> _Instruction_: Tally up how many lines in the listing below contain the string "FreeCAD", and give only the total.

[begin Provided data]

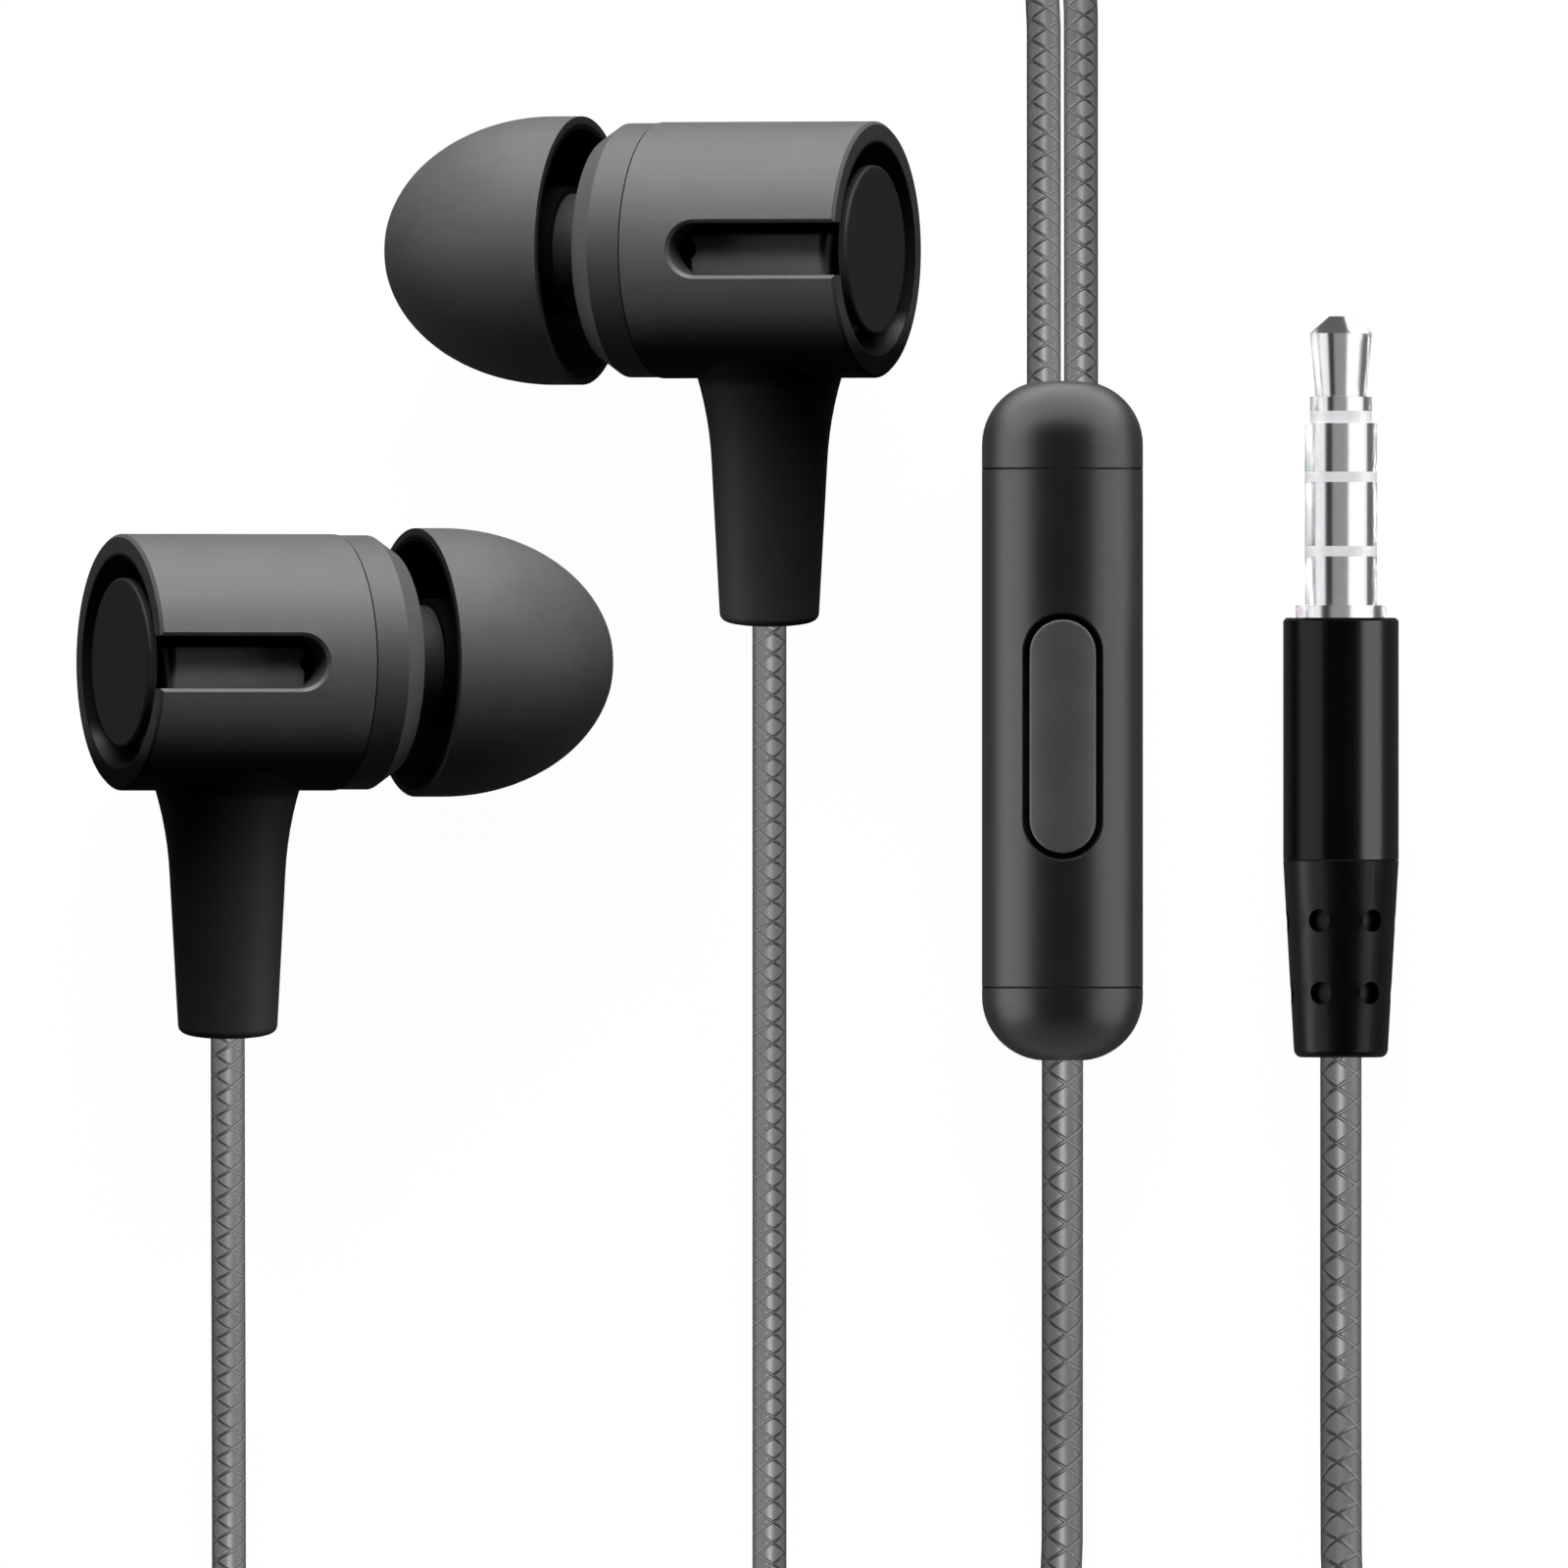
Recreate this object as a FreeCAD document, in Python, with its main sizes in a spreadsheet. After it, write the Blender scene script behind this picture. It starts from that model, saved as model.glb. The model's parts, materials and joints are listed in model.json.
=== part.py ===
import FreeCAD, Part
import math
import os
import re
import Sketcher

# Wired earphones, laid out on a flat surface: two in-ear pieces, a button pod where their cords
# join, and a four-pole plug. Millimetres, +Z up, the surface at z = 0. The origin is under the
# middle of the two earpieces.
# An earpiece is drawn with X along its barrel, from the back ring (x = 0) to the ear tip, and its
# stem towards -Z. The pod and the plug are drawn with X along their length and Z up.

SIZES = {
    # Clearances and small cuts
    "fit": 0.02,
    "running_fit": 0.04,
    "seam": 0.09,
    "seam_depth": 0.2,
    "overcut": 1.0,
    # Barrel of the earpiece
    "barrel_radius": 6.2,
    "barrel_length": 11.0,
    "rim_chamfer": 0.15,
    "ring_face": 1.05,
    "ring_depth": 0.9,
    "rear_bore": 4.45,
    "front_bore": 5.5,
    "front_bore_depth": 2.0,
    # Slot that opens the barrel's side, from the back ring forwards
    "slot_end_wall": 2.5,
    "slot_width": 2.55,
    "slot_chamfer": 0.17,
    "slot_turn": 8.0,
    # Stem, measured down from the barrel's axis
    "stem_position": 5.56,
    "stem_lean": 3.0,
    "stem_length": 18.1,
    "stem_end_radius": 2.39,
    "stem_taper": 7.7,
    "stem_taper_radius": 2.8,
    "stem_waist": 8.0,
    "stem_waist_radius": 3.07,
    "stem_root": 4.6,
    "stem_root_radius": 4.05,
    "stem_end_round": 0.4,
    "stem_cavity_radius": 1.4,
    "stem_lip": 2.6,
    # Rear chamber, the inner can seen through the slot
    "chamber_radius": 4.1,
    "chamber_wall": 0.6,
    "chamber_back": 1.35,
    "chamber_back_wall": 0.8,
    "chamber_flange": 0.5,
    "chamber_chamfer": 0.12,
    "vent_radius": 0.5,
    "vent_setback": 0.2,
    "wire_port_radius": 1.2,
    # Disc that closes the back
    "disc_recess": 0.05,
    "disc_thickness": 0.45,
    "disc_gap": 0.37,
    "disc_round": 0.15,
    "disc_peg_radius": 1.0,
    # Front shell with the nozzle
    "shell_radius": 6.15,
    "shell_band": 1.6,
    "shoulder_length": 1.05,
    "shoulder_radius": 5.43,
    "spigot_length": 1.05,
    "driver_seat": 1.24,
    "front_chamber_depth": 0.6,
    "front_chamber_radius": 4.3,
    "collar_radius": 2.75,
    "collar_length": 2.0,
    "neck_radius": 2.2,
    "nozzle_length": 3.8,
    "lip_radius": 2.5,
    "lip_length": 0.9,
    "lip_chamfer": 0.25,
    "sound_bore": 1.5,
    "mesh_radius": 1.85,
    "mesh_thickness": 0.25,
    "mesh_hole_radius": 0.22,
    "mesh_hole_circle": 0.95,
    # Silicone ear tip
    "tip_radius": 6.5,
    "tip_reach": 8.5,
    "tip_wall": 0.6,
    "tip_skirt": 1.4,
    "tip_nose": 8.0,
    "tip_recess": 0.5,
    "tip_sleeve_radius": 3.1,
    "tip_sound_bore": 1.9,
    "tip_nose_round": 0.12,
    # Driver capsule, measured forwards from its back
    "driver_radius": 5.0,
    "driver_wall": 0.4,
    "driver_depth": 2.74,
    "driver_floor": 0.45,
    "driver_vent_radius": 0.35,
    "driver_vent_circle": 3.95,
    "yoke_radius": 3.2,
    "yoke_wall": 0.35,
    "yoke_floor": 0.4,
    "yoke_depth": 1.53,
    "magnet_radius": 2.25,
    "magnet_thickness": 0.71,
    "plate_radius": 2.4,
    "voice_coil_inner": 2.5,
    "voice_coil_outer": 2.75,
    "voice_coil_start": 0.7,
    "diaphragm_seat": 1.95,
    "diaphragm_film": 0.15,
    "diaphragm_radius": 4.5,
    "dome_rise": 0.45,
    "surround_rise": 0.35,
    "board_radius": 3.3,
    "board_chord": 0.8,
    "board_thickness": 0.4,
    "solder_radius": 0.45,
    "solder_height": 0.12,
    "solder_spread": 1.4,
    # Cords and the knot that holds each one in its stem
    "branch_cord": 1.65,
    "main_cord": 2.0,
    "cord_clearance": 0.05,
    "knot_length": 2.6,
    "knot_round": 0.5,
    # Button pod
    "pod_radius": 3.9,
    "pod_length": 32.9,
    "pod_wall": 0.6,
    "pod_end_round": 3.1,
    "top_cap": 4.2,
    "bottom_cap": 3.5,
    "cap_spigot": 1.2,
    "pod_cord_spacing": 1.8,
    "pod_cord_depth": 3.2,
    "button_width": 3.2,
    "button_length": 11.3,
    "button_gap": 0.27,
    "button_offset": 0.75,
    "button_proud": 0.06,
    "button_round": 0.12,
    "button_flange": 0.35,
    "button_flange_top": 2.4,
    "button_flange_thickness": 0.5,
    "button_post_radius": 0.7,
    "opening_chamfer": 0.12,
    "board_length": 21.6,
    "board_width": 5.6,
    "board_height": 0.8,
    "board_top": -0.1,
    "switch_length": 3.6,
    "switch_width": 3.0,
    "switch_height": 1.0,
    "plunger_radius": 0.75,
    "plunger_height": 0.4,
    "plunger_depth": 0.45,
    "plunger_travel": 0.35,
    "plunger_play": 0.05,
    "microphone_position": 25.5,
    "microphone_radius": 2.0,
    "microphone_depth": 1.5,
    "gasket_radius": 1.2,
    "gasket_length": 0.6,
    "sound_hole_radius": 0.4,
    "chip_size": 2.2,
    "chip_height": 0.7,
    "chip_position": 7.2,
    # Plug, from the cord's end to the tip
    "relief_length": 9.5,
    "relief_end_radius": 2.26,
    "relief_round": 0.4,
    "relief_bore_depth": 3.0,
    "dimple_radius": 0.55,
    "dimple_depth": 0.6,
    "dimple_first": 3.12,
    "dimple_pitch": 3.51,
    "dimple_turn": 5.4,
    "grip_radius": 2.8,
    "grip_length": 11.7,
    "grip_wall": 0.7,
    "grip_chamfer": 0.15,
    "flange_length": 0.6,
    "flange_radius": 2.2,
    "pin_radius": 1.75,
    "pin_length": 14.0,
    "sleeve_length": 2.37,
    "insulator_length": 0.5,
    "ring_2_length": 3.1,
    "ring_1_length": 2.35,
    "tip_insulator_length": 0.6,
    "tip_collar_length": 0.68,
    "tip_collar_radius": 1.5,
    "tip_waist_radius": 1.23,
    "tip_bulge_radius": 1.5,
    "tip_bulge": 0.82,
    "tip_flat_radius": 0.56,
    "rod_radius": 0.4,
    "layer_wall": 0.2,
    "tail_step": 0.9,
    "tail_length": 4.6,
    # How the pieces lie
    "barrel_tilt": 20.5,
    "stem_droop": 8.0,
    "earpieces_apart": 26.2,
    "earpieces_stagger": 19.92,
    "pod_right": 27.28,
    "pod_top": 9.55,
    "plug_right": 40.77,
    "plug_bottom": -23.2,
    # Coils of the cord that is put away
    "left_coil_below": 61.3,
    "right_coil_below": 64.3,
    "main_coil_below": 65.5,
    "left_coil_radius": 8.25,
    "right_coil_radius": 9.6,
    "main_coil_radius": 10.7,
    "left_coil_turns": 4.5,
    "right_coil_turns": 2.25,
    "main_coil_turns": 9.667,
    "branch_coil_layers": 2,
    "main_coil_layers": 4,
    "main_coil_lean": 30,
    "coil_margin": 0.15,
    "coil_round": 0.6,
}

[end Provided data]

> _Worked answer_: 2